To search for more distant homologs it is often useful to use PSI-Blast to create a profile using several similar sequences, instead of a single sequence. Run PSI-Blast with your sequence and NR as the database. PSI-Blast should run sufficient iterations until you do not get any more new hits (convergence), or until the number of hits expands too much and you might expect that you are including too many non-related hits.

Run five iterations and select an iteration that you think is appropriate to use for further searching. Take a look at the hit distribution (coloured bars above result list) to make sure that you do not include too many hits with low significance.

Select Download and HMM, this will create a Hidden Markov Model from all the sequences in your search.

Question: How many iterations do you have to run until you found a human homolog to the A. oryzae protein? ( Hint: follow the Taxonomy link.) In what phylum/phyla do you find most of the homologs?

Question: What domains can you find in the hits of the first iteration?

Question: What is the most conserved residue after 2 iterations? Scroll down to the bottom of the score page to see the sequence logo for the profile. Is the same residue equally conserved after five iterations?

HMMsearch

Now you can use your hmm to search for homologs in PDB. Select “Upload a file” and use the HMM that you created, make sure that you select PDB as database. Run HMMsearch and see if you can find any related structures. Did you find any similar structures that you could use for homology modelling?

Another approach to finding related structures could be to run PSI-Blast sufficient iterations until you have a structure among the hits. If you have the time, check all iterations for PDB structures. Click “Customize” above the result list and check the box for “Known structure”. Now you should be able to see if there were any hits to PDB in each iteration (Note: only check the significant hits, not the yellow fields with e-values below cutoff). This of course is time consuming to check all the list, but with automated scripts for running PSI-Blast and checking for hits in PDB, this is an efficient way of finding hits in PDB.

InterProScan

(http://www.ebi.ac.uk/Tools/pfa/iprscan/)

InterPro classifies protein motifs and domains from several different databases. To learn more about the different motifs in InterPro, please check out the tutorial at http://www.ebi.ac.uk/interpro/tutorial.html. InterProScan can be used to search for InterPro motifs in a query protein sequence. Use the sequence MDprotein at the assignment website and paste into the search field.
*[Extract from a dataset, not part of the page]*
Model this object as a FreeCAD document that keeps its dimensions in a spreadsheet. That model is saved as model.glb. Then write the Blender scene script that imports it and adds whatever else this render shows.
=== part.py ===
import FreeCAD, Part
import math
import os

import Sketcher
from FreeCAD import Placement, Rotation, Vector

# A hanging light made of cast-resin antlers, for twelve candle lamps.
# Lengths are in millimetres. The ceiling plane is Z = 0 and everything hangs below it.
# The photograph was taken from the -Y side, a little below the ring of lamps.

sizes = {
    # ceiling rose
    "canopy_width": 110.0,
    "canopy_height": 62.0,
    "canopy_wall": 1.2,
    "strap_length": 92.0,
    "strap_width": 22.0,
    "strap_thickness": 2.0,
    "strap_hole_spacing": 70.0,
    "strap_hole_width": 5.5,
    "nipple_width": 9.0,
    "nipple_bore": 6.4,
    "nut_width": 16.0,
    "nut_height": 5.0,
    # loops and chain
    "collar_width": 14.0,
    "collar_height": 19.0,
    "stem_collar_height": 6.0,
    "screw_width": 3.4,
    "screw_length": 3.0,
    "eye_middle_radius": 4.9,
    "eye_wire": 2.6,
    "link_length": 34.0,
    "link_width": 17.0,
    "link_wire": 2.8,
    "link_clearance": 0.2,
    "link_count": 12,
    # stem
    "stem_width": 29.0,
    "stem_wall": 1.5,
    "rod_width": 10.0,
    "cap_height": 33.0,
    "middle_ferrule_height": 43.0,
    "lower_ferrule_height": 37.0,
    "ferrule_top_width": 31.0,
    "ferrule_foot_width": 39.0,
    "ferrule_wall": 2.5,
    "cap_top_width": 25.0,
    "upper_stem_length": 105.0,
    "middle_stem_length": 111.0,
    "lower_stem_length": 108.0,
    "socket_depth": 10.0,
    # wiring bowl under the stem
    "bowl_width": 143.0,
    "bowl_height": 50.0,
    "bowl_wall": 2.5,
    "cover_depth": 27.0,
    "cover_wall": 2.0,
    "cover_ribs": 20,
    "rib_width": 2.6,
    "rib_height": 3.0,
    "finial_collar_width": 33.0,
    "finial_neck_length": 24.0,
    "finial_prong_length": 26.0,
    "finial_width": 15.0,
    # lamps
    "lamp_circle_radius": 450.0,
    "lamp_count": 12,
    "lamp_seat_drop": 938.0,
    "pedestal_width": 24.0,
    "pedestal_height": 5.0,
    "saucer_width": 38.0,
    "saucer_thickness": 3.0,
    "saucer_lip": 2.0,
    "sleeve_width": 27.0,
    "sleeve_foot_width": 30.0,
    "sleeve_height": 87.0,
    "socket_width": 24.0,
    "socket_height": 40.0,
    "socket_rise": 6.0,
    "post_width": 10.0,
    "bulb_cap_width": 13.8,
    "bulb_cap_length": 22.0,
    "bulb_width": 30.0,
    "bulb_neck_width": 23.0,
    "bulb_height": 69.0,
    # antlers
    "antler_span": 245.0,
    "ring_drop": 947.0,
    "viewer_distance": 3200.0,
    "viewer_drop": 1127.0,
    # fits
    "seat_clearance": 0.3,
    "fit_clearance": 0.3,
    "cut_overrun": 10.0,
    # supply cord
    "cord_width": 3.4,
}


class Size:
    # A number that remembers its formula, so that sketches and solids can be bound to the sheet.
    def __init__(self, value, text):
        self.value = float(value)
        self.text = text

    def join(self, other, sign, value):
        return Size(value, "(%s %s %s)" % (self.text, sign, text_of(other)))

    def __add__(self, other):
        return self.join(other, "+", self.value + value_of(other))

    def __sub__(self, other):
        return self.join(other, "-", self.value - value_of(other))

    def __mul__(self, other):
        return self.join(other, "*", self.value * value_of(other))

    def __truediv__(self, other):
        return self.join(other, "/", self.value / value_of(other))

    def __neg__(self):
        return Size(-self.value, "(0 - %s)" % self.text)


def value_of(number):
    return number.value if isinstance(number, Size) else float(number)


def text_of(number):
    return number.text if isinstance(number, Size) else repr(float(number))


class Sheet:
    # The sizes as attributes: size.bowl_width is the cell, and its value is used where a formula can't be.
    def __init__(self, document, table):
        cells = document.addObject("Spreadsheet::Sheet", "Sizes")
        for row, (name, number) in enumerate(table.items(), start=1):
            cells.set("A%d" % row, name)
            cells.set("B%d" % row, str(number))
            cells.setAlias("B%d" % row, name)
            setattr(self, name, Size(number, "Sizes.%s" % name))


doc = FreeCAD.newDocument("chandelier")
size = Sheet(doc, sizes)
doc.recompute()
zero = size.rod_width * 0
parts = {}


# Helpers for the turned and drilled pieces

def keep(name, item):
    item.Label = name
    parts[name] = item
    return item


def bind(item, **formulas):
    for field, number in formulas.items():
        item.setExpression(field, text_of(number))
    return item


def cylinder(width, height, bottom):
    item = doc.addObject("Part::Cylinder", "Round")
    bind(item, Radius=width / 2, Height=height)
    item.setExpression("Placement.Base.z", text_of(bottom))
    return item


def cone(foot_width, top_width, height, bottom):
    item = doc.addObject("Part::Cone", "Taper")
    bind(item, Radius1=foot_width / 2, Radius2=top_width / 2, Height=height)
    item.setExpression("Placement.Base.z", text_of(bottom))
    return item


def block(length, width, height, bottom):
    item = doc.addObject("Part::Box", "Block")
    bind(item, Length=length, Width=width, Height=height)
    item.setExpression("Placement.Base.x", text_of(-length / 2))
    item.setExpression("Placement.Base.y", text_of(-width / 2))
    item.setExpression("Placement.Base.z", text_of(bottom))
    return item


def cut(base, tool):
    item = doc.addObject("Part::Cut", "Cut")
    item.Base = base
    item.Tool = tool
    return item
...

Do you find any predicted domains in your sequence?

Do the domain assignments from the different methods agree well? For which domain is the agreement best?

The UCSC Genome Browser

(http://www.genome.ucsc.edu/)

Briefly, the genome browser is a concept where mRNA sequences and other information is ‘mapped’ on the genome sequence. Usually, information from one specific source (such as ‘mRNAs from genbank’ or ‘human-mouse conservation’) is in a separate ‘track’. The trick is how to select the information (the tracks) you are interested in, and not get overwhelmed by the rest.

Go to the UCSC Genome Bioinformatics website (http://www.genome.ucsc.edu). From the start page, you can click on the blue bar at the top of the screen to access the resources of main interest: Genomes, Blat, Tables, etc. The table browser provides a textual (i.e. non-graphical) interface to genomic data; this can be useful for larger, systematic analyses. You may want to have a look at the ‘Help’ page before moving on.

1.FINDING A GENE IN THE GENOME

a) Click “Genomes” on the blue bar at the top of the screen. This brings you to the Genome Browser Gateway, where you can select between different assemblies for different genomes. Select the human genome assembly from March 2006 (the most recent human assembly). In the box labeled “position or search term”, you can type in the name of a gene, an accession number or a chromosomal region. Some examples are given further down on the web page. For this exercise, we will investigate a gene called ADAM2, so enter that name in the position-box and click “Submit”.